La France qui ces dernières années avait habitué l’Europe à présenter des candidats fantômes à l’Eurovision, a misé cette fois-ci sur l’audace et le punch des Fatals Picards avec leur gentille prestation intitulée « L’amour à la française », peine perdue, les joyeux représentants tricolores finiront une fois de plus dans les profondeurs du classement final, devançant avant derniers les Britanniques uniquement grâce au classement alphabétique.
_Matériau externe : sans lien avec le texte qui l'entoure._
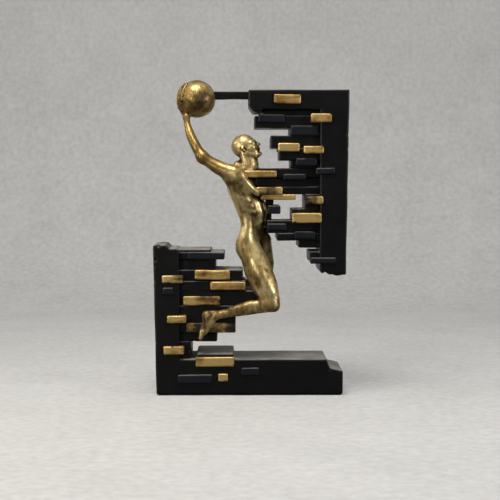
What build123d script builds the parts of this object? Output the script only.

Mais mis à part la forte solidarité des pays de l’ancien bloc soviétique, le problème qui se pose dans le cas français est qu’il n’est pas envisageable d’espérer un bon classement sans même disposer du soutien des voisins et pays frontaliers ? La France mal aimée ? La France mouton noir de l’Europe ? Zéro pointé de la part l’Espagne, Double Zéro de la part de l’Allemagne et Triple Zéro Suisse et pour couronner le tout pas un seul petit point de la part de nos amis Wallons : tous les points français ayant été attribués par l’Albanie, l’Andorre, l’Arménie, l’Estonie et la Lithuanie.

Réformer les règles

Certes l’anglais est la langue universelle, aussi bien dans le monde des affaires que dans celui de la musique pop mais dans un concours international comme l’Eurovision, la règle numéro 1 devrait être que chaque participant interprète dans sa langue officielle une chanson composée et écrite par lui-même ou par ses compatriotes. Autrement voir les Croates chanter en anglais, c’est comme si l’équipe d’Arménie engageait Beckham pour la Coupe du Monde. De même, il ne serait pas inutile d’empêcher les pays participants d’employer des mercenaires chanteurs car voir la Pologne (qui ne s’est pas qualifiée en finale) représentée par un ressortissant sud africain et une vocaliste tchèque aussi mignonne soit-elle, c’est un peu faire de ce concours une joyeuse foire, c’est à se demander si ses représentants étaient en mesure d’aligner deux mots dans la langue de Chopin ? Si seulement toutes ces conditions étaient rétablies, on pourrait peut être ainsi retrouver un peu des valeurs originelles du concours de la chanson Eurovision, tel qu’il a été conçu en 1956 et les votes pour un pays aurait un certain sens. Une fois les émotions artistiques passées, du point de vue géopolitique, il ne serait pas inutile de réfléchir à cette occasion si avec la course effreinée vers l’intégration et l’élargissement de l’Europe, nous n’allons pas nous retrouver un jour avec la même structure de votes au sein d’une Union européenne qui privera ses membres fondateurs de tout poids significatif et d’influence réelle au profit de mini républiques de l’Est qui resteront toujours dépendantes et fidèles à leurs racines.